The Mexican-American War achieved the goals of Manifest Destiny by extending the nation’s borders into the Southwest and California. Yet the aggressive expansionism of the conflict negatively impacted the nation’s reputation in Latin America. Politicians such as Abraham Lincoln had initially supported the war, but they felt betrayed upon learning that President James K. Polk misled them into war with his assertion that “American blood has been shed upon American soil.” In reality, American troops under the command of General Zachary Taylor were attacked after establishing an encampment along the disputed Rio Grande border. Thomas Corwin, a Whig Senator from Ohio, insisted that the nation had abandoned its principles in waging a war of aggression against Mexico. Speaking of what he called true patriotism, Corwin proclaimed, “Let us abandon all ideas of acquiring further territory and by consequence cease at once to prosecute this war. Let us call home our armies, and bring them at once within our own acknowledged limits. Show Mexico that you are sincere when you say you desire nothing by conquest.” Corwin informed President Polk, “It is your invasion that has made war; your retreat will restore peace.”

Like Corwin, Henry David Thoreau feared that the Mexican War would expand slavery. Thoreau refused to pay his poll tax to protest the nation’s support of slavery and belligerence in Mexico. His influential essay “Civil Disobedience” was enthusiastically read and endorsed in the twentieth century by such acclaimed dissidents and reformers as Leo Tolstoy, Mohandas Gandhi, Martin Luther King, Jr., and that terrorist turned statesman Nelson Mandela. In “Civil Disobedience,” Thoreau chastised his fellow citizens for ignoring the evils of slavery and the Mexican War. Believing that others should follow his example of opposition to the war, Thoreau wrote, “There are thousands who are in opinion opposed to slavery and to the war, who yet in effect do nothing to put an end to them; who, esteeming themselves children of Washington and Franklin, sit down with their hands in their pockets, and say that they know not what to do, and do nothing; who even postpone the question of freedom to the question of free-trade, and quietly read the prices-current along with the latest advice from Mexico, after dinner, and, it may be, fall asleep over them both. . . .”

The Spanish-American War and the acquisition of an American empire also spawned an anti-imperialist movement in the nation.

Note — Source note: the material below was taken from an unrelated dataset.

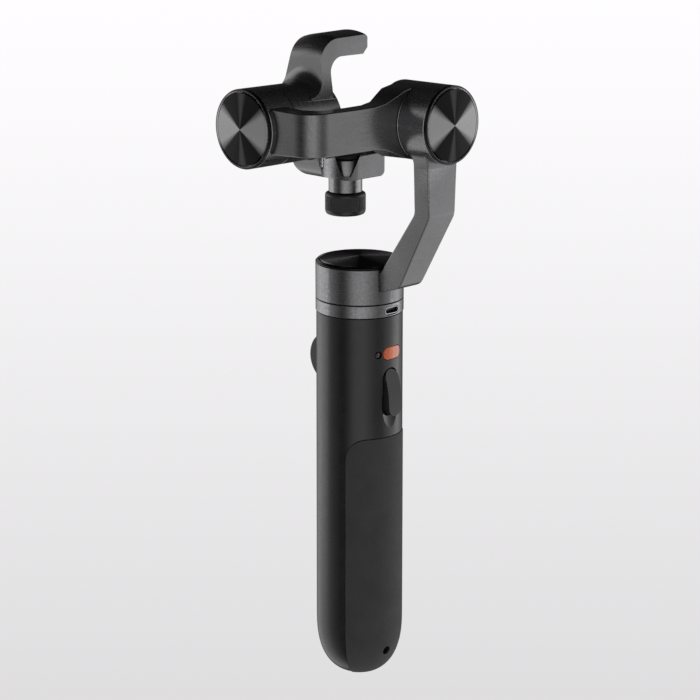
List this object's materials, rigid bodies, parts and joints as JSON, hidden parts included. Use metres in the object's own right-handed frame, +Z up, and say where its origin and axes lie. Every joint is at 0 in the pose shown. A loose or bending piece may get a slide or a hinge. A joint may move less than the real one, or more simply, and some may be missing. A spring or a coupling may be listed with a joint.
{
  "type": "camera gimbal stabilizer",
  "caption": "Handheld motorised gimbal for an action camera: round grip with trigger and rocker, cranked pan arm, bent roll bar and a screw clamp on the tilt motor.",
  "frame": {"origin": "centre of the flat ring at the handle's lower end, on the handle's axis, where a tripod or pole screws in", "axes": "+Z up the handle and along the pan axis, +Y the way the held camera looks, +X to the operator's right"},
  "size_m": [0.0838, 0.077, 0.2761],
  "materials": {
    "shell": "satin",
    "grip": "matte",
    "anodised": "satin",
    "arm": "satin",
    "spun": "brushed",
    "bright": "polished",
    "knob": "satin",
    "pad": "matte",
    "lamp": "gloss",
    "lamp_dark": "gloss",
    "steel": "satin",
    "brass": "satin",
    "magnet": "satin",
    "winding": "satin",
    "board": "matte",
    "cell": "satin",
    "inner": "matte"
  },
  "bodies": {
    "handle": {"handle_shell": "shell", "grip_pad": "grip", "tripod_bush": "brass", "collar_ring": "anodised", "charging_socket": "steel", "socket_tongue": "inner", "status_lens": "lamp", "dim_lens": "lamp_dark", "rocker_pin": "steel", "rocker_switch_lower": "steel", "rocker_switch_upper": "steel", "trigger_switch": "steel", "trigger_board": "board", "main_board": "board", "board_frame": "inner", "battery_sleeve": "inner", "battery_cell": "cell", "battery_contact_base": "steel", "battery_contact_top": "steel", "pan_stator": "winding", "pan_bearing_lower": "steel", "pan_bearing_upper": "steel"},
    "pan_arm": {"pan_arm": "arm", "pan_cap": "spun", "pan_cap_ring": "bright", "pan_magnet_ring": "magnet", "pan_shaft": "steel", "roll_cap": "spun", "roll_cap_ring": "bright", "roll_stator": "winding", "roll_bearing_inner": "steel", "roll_bearing_outer": "steel"},
    "roll_bar": {"roll_bar": "arm", "roll_shaft": "steel", "roll_magnet_ring": "magnet", "tilt_cap": "spun", "tilt_cap_ring": "bright", "tilt_stator": "winding", "tilt_bearing_inner": "steel", "tilt_bearing_outer": "steel"},
    "camera_holder": {"camera_holder": "arm", "tilt_shaft": "steel", "tilt_magnet_ring": "magnet", "motion_sensor_board": "board", "back_pad": "pad", "hook_pad": "pad", "lower_jaw": "arm", "jaw_lip_pad": "pad", "jaw_screw_rear": "steel", "jaw_screw_front": "steel"},
    "clamp_pad": {"clamp_pad": "pad"},
    "clamp_screw": {"clamp_barrel": "anodised", "clamp_knob": "knob"},
    "trigger": {"trigger": "shell"},
    "mode_rocker": {"mode_rocker": "shell"}
  },
  "joints": [
    {"name": "pan", "type": "hinge", "parent": "handle", "child": "pan_arm", "pos_m": [0, 0, 0.1735], "axis": [0, 0, 1], "range_deg": [-160, 160]},
    {"name": "roll", "type": "hinge", "parent": "pan_arm", "child": "roll_bar", "pos_m": [0, -0.03565, 0.2425], "axis": [0, 1, 0], "range_deg": [-45, 45]},
    {"name": "tilt", "type": "hinge", "parent": "roll_bar", "child": "camera_holder", "pos_m": [-0.04955, 0, 0.2425], "axis": [1, 0, 0], "range_deg": [-36, 38]},
    {"name": "clamp_advance", "type": "slide", "parent": "camera_holder", "child": "clamp_pad", "axis": [0, 0, 1], "range_m": [-0.003, 0.005]},
    {"name": "knob_turn", "type": "hinge", "parent": "clamp_pad", "child": "clamp_screw", "pos_m": [-0.0083, 0, 0.2066], "axis": [0, 0, 1], "range_deg": [-1080, 1800]},
    {"name": "trigger_press", "type": "slide", "parent": "handle", "child": "trigger", "axis": [0, -1, 0], "range_m": [0, 0.002], "stiffness_N_per_m": 800},
    {"name": "rocker_tilt", "type": "hinge", "parent": "handle", "child": "mode_rocker", "pos_m": [0, -0.0134, 0.1284], "axis": [1, 0, 0], "range_deg": [-5, 5], "stiffness_Nm_per_rad": 0.06}
  ],
  "couplings": [
    {"joint": "knob_turn", "follows": "clamp_advance", "rad_per_m": 6283.2}
  ]
}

Breaking with his own political party, Massachusetts Republican Senator George Frisbie Hoar rebuked the McKinley administration for betraying the ideas of the Declaration of Independence in pursuit of trade and empire. Hoar was appalled by the brutality exhibited by American troops in crushing the Filipino rebellion against American annexation. In a 1902 Senate speech, Hoar asserted, “We vulgarized the American flag. We introduced perfidy into the practice of war. We inflicted torture on unarmed men to extort confession. We put children to death. We established reconcentrado camps. We devastated provinces. We baffled the aspirations of a people for liberty.”

This tradition of dissent was kept alive during World War I by Republican Senator George Norris of Nebraska. While President Woodrow Wilson, much like George W. Bush today, championed the conflict as a war to make the world safe for democracy, Norris argued that the war would primarily benefit Wall Street bankers and munitions makers. In reply to Wilson’s request for a declaration of war against Germany, Norris denounced corporate interests which would profit from the conflict. Norris concluded, “Their object in having war and in preparing for war is to make money. Human suffering and the sacrifice of human life are necessary, but Wall Street considers only the dollars and cents. The men who do the fighting, the people who make the sacrifices, are the ones who will not be counted in the measure of this great prosperity he depicts. The stock brokers would not, of course, go to war, because the very object they have in bringing on the war is profit, and therefore they must remain in their Wall Street offices in order to share in the great prosperity which they say war will bring.” Change Wall Street to Exxon or Halliburton, and Norris’s speech could certainly be employed as a critique of the Bush administration’s occupation of Iraq.

Corwin, Thoreau, Hoar, and Norris represent a rich legacy of patriotic dissent to American militarism and war which was not invented during the Vietnam conflict. To assert that this exercise of free speech is disloyal and gives aid and comfort to the nation’s enemies does a disservice to those who have sacrificed for the principles of liberty and freedom upon which this nation was founded. A history of honorable and patriotic dissent should not be erased by demagogic politicians intent upon exploiting fear.